■ WHAT YOU NEED TO DO: Every line below should be repeated exactly.

■ MATERIAL PROVIDED:
<<<<

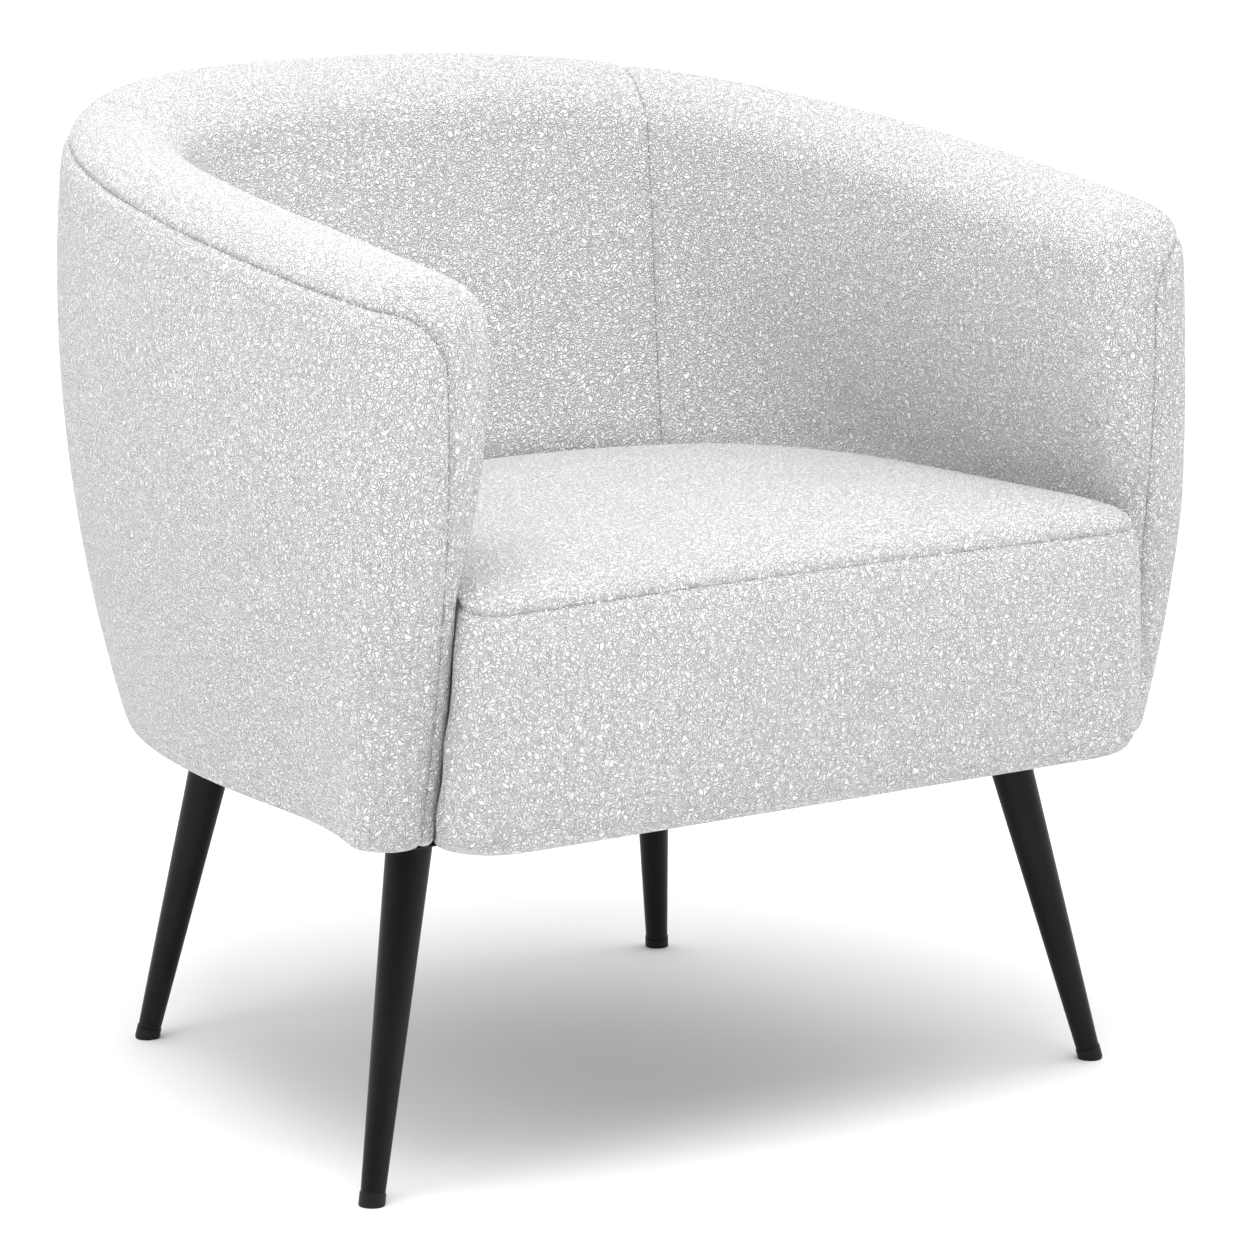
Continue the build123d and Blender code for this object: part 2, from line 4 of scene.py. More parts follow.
import bmesh
import bpy
import numpy as np
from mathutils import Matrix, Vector


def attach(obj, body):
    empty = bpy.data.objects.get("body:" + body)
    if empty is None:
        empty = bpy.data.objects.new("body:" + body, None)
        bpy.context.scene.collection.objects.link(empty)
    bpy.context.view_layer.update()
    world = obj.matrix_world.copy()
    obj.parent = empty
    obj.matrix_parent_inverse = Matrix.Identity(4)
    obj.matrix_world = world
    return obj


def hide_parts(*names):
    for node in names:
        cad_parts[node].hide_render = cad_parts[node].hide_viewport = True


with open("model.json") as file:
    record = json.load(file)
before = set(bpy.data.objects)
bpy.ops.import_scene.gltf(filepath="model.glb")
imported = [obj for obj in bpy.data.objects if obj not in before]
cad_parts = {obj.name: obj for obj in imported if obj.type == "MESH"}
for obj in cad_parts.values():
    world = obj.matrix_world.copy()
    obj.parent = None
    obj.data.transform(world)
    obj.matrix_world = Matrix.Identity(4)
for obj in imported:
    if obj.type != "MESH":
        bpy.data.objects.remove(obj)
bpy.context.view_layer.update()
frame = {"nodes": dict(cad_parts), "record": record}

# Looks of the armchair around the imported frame. Outlines are worked out in millimetres, in the
# frame of the CAD model, with its own dimensions, and become metres when a mesh is made.

NODES = frame["nodes"]
MM = 0.001

# Body heights and the slope of the top edge
BODY_BOTTOM = 260.0
ARM_TOP = 654.0
BACK_TOP = 736.0
ARM_FRONT_Y = -350.0
BACK_REAR_Y = 361.0
TOP_SLOPE = (BACK_TOP - ARM_TOP) / (BACK_REAR_Y - ARM_FRONT_Y)
TOP_AT_MIDDLE = ARM_TOP - TOP_SLOPE * ARM_FRONT_Y

# Outside outline in plan at three heights
PLAN_HEIGHTS = (260.0, 480.0, 700.0)
HALF_WIDTH = (327.0, 365.0, 357.0)
FRONT_HALF_WIDTH = (346.0, 357.5, 352.0)
FRONT_Y = (-305.0, -342.0, -336.0)
REAR_Y = (308.0, 350.0, 361.0)
WIDEST_Y = -163.0
OUTER_ROUNDNESS = 2.6
OUTER_CORNER = 0.50
OUTER_POINTS = (90, 16, 16)  # rear curve, side, front corner

# Inside outline in plan at three heights
INNER_HEIGHTS = (440.0, 560.0, 700.0)
INNER_HALF_WIDTH = (289.0, 265.0, 268.0)
INNER_REAR_Y = (150.0, 208.0, 252.0)
INNER_WIDEST_Y = -200.0
INNER_ROUNDNESS = 3.2
INNER_CORNER = 0.30
INNER_POINTS = (16, 12, 90)  # front corner, side, rear curve
LEVEL_ROUNDS = 7

# Rounded top edge
ROUND_HEIGHT = 34.0
ROUND_OUTSIDE = 30.0
ROUND_INSIDE = 44.0
ROUND_TURNS = range(10, 91, 10)
CREST_RISE = 1.0

# Bottom edge: height above the bottom and inward move of each tucked row, and where the wall starts
BODY_TUCK = ((0.4, 13.0), (0.0, 6.0), (1.0, 2.0))
WALL_START = 4.0

# Seams of the body
EDGE_SEAM_DROP = 21.0
FRONT_SEAM_X = 306.0
SEAM_CORNER_RADIUS = 45.0
BACK_SEAM_INSIDE = (193.0, 126.0)
BACK_SEAM_OUTSIDE = (240.0, 250.0)
OUTSIDE_SEAM_X = 215.0
NO_SEAM = 200.0
INSIDE_BOTTOM = 388.0
FRONT_WRAP_Y = -240.0

# Seat
SEAT_SEAM_FRONT = 431.0
SEAT_SEAM_FALL = 3.5
SEAT_SEAM_RISE = 7.0
SEAT_SIDE_Z = 432.0
SEAT_CROWN_Z = 452.0
SEAT_CROWN_RUN = 90.0
SEAT_FALL = 12.0
SEAT_FRONT_Y = -360.0
SEAT_HALF_WIDTH = 303.0
SEAT_CLEARANCE = 1.0
SEAT_REAR_Y = 148.0
SEAT_CORNER = 38.0
SEAT_PROFILE = (
    (258.0, 20.0), (259.5, 11.0), (264.0, 5.0), (275.0, 1.5),
    (300.0, 0.0), (345.0, 0.0), (400.0, 1.0), (432.0, 4.0),
)
SEAT_SKIRT_REAR = 396.0
SEAT_TUCK = (2.0, 40.0)
SEAT_WALL_START = 285.0
SEAT_POINTS = (12, 24, 80)  # front, corner, rear curve
CROWN_TURNS = (12, 24, 36, 48, 60, 75, 90)
CROWN_SHARES = (0.88, 0.76, 0.64, 0.52, 0.4, 0.28, 0.16)
CROWN_CENTRE_Y = -108.0
CROWN_CENTRE_RISE = 1.5
CROWN_CENTRE_REACH = 40.0

# Vertex values that hold the distance to a seam, and a seam's groove: a narrow one where the
# panels turn in, in a wide shallow one
SEAMS = ("edge", "inside_back", "outside_back")
GROOVE_DEPTH = 1.9
SEAT_GROOVE_DEPTH = 1.3
GROOVE_WIDTH = 2.6
DIMPLE_DEPTH = 1.2
DIMPLE_WIDTH = 9.0
CUT_LINES = (0.0, -1.3, 1.3, -3.0, 3.0, -6.0, 6.0)
CUT_REACH = 40.0
CUT_SNAP = 0.12
TINY = 1e-6
FABRIC_THICKNESS = 1.6

# Cloth simulation: pressure, how far the cover may move, and how far from a seam it is held
CLOTH_FRAMES = 20
BODY_PRESSURE = 2.2
BODY_SWELL = 4.0
SEAT_PRESSURE = 4.0
SEAT_SWELL = 6.0
SPREAD_ROUNDS = 24
HELD_AT_EDGE_SEAM = 7.0
HELD_AT_BACK_SEAM = 6.0
HELD_AT_SEAT_SEAM = 5.0
HELD_BOTTOM = 5.0
HELD_INSIDE_Z = 436.0
HELD_BESIDE_Y = -310.0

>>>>

■ COMPLETE ANSWER:
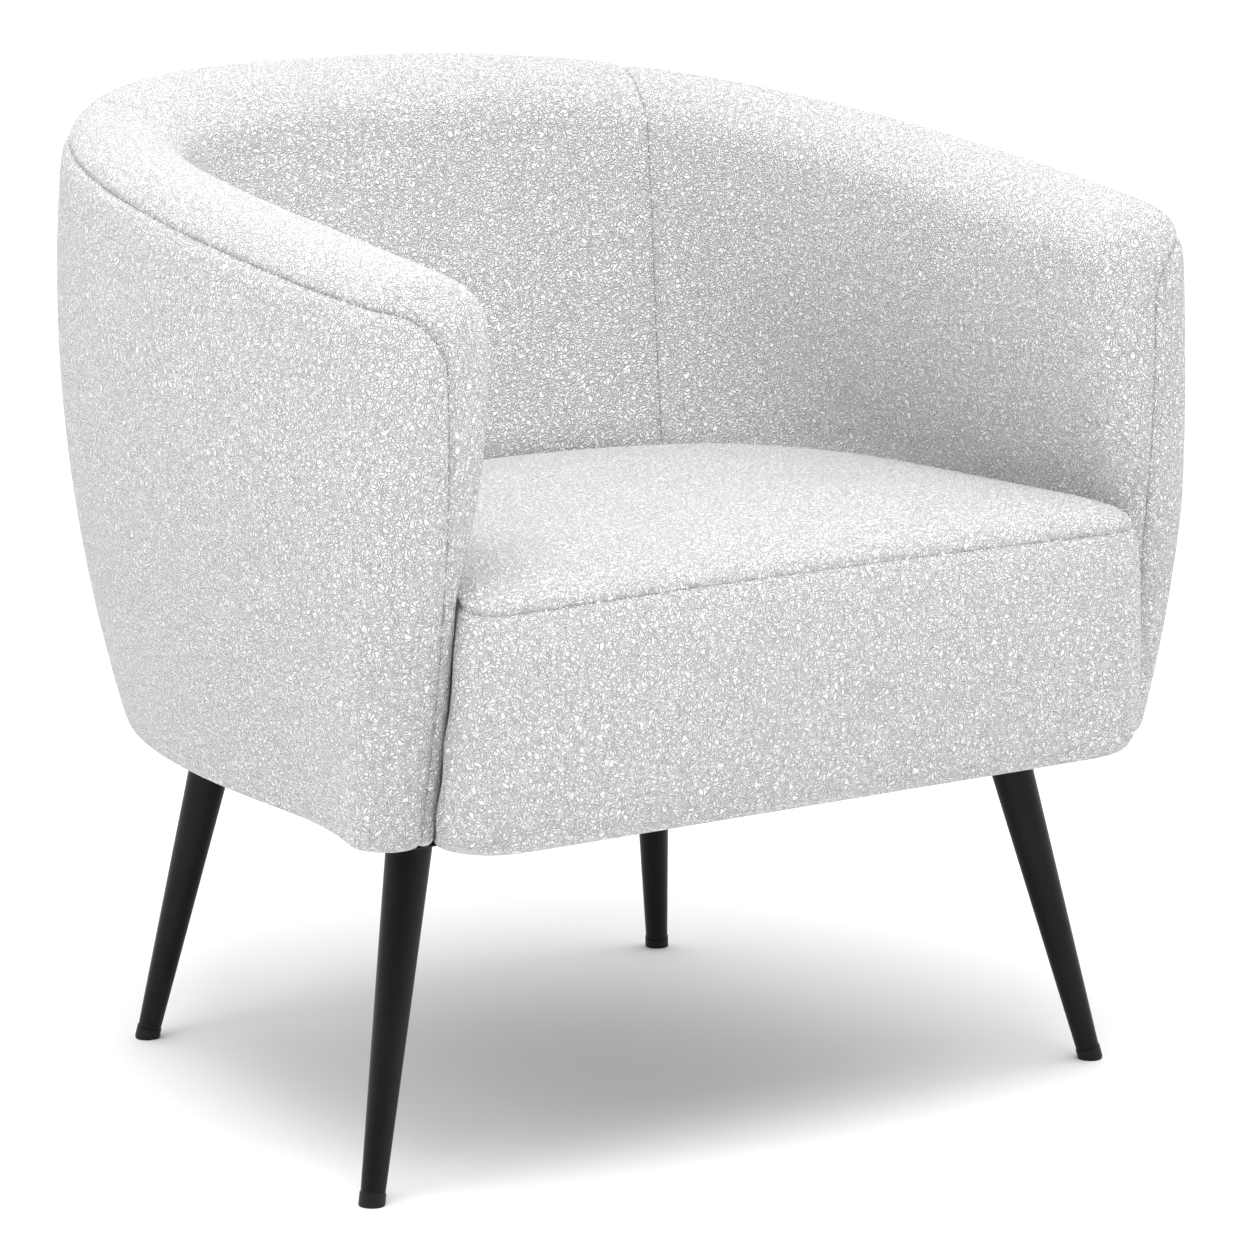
Continue the build123d and Blender code for this object: part 2, from line 4 of scene.py. More parts follow.
import bmesh
import bpy
import numpy as np
from mathutils import Matrix, Vector


def attach(obj, body):
    empty = bpy.data.objects.get("body:" + body)
    if empty is None:
        empty = bpy.data.objects.new("body:" + body, None)
        bpy.context.scene.collection.objects.link(empty)
    bpy.context.view_layer.update()
    world = obj.matrix_world.copy()
    obj.parent = empty
    obj.matrix_parent_inverse = Matrix.Identity(4)
    obj.matrix_world = world
    return obj


def hide_parts(*names):
    for node in names:
        cad_parts[node].hide_render = cad_parts[node].hide_viewport = True


with open("model.json") as file:
    record = json.load(file)
before = set(bpy.data.objects)
bpy.ops.import_scene.gltf(filepath="model.glb")
imported = [obj for obj in bpy.data.objects if obj not in before]
cad_parts = {obj.name: obj for obj in imported if obj.type == "MESH"}
for obj in cad_parts.values():
    world = obj.matrix_world.copy()
    obj.parent = None
    obj.data.transform(world)
    obj.matrix_world = Matrix.Identity(4)
for obj in imported:
    if obj.type != "MESH":
        bpy.data.objects.remove(obj)
bpy.context.view_layer.update()
frame = {"nodes": dict(cad_parts), "record": record}

# Looks of the armchair around the imported frame. Outlines are worked out in millimetres, in the
# frame of the CAD model, with its own dimensions, and become metres when a mesh is made.

NODES = frame["nodes"]
MM = 0.001

# Body heights and the slope of the top edge
BODY_BOTTOM = 260.0
ARM_TOP = 654.0
BACK_TOP = 736.0
ARM_FRONT_Y = -350.0
BACK_REAR_Y = 361.0
TOP_SLOPE = (BACK_TOP - ARM_TOP) / (BACK_REAR_Y - ARM_FRONT_Y)
TOP_AT_MIDDLE = ARM_TOP - TOP_SLOPE * ARM_FRONT_Y

# Outside outline in plan at three heights
PLAN_HEIGHTS = (260.0, 480.0, 700.0)
HALF_WIDTH = (327.0, 365.0, 357.0)
FRONT_HALF_WIDTH = (346.0, 357.5, 352.0)
FRONT_Y = (-305.0, -342.0, -336.0)
REAR_Y = (308.0, 350.0, 361.0)
WIDEST_Y = -163.0
OUTER_ROUNDNESS = 2.6
OUTER_CORNER = 0.50
OUTER_POINTS = (90, 16, 16)  # rear curve, side, front corner

# Inside outline in plan at three heights
INNER_HEIGHTS = (440.0, 560.0, 700.0)
INNER_HALF_WIDTH = (289.0, 265.0, 268.0)
INNER_REAR_Y = (150.0, 208.0, 252.0)
INNER_WIDEST_Y = -200.0
INNER_ROUNDNESS = 3.2
INNER_CORNER = 0.30
INNER_POINTS = (16, 12, 90)  # front corner, side, rear curve
LEVEL_ROUNDS = 7

# Rounded top edge
ROUND_HEIGHT = 34.0
ROUND_OUTSIDE = 30.0
ROUND_INSIDE = 44.0
ROUND_TURNS = range(10, 91, 10)
CREST_RISE = 1.0

# Bottom edge: height above the bottom and inward move of each tucked row, and where the wall starts
BODY_TUCK = ((0.4, 13.0), (0.0, 6.0), (1.0, 2.0))
WALL_START = 4.0

# Seams of the body
EDGE_SEAM_DROP = 21.0
FRONT_SEAM_X = 306.0
SEAM_CORNER_RADIUS = 45.0
BACK_SEAM_INSIDE = (193.0, 126.0)
BACK_SEAM_OUTSIDE = (240.0, 250.0)
OUTSIDE_SEAM_X = 215.0
NO_SEAM = 200.0
INSIDE_BOTTOM = 388.0
FRONT_WRAP_Y = -240.0

# Seat
SEAT_SEAM_FRONT = 431.0
SEAT_SEAM_FALL = 3.5
SEAT_SEAM_RISE = 7.0
SEAT_SIDE_Z = 432.0
SEAT_CROWN_Z = 452.0
SEAT_CROWN_RUN = 90.0
SEAT_FALL = 12.0
SEAT_FRONT_Y = -360.0
SEAT_HALF_WIDTH = 303.0
SEAT_CLEARANCE = 1.0
SEAT_REAR_Y = 148.0
SEAT_CORNER = 38.0
SEAT_PROFILE = (
    (258.0, 20.0), (259.5, 11.0), (264.0, 5.0), (275.0, 1.5),
    (300.0, 0.0), (345.0, 0.0), (400.0, 1.0), (432.0, 4.0),
)
SEAT_SKIRT_REAR = 396.0
SEAT_TUCK = (2.0, 40.0)
SEAT_WALL_START = 285.0
SEAT_POINTS = (12, 24, 80)  # front, corner, rear curve
CROWN_TURNS = (12, 24, 36, 48, 60, 75, 90)
CROWN_SHARES = (0.88, 0.76, 0.64, 0.52, 0.4, 0.28, 0.16)
CROWN_CENTRE_Y = -108.0
CROWN_CENTRE_RISE = 1.5
CROWN_CENTRE_REACH = 40.0

# Vertex values that hold the distance to a seam, and a seam's groove: a narrow one where the
# panels turn in, in a wide shallow one
SEAMS = ("edge", "inside_back", "outside_back")
GROOVE_DEPTH = 1.9
SEAT_GROOVE_DEPTH = 1.3
GROOVE_WIDTH = 2.6
DIMPLE_DEPTH = 1.2
DIMPLE_WIDTH = 9.0
CUT_LINES = (0.0, -1.3, 1.3, -3.0, 3.0, -6.0, 6.0)
CUT_REACH = 40.0
CUT_SNAP = 0.12
TINY = 1e-6
FABRIC_THICKNESS = 1.6

# Cloth simulation: pressure, how far the cover may move, and how far from a seam it is held
CLOTH_FRAMES = 20
BODY_PRESSURE = 2.2
BODY_SWELL = 4.0
SEAT_PRESSURE = 4.0
SEAT_SWELL = 6.0
SPREAD_ROUNDS = 24
HELD_AT_EDGE_SEAM = 7.0
HELD_AT_BACK_SEAM = 6.0
HELD_AT_SEAT_SEAM = 5.0
HELD_BOTTOM = 5.0
HELD_INSIDE_Z = 436.0
HELD_BESIDE_Y = -310.0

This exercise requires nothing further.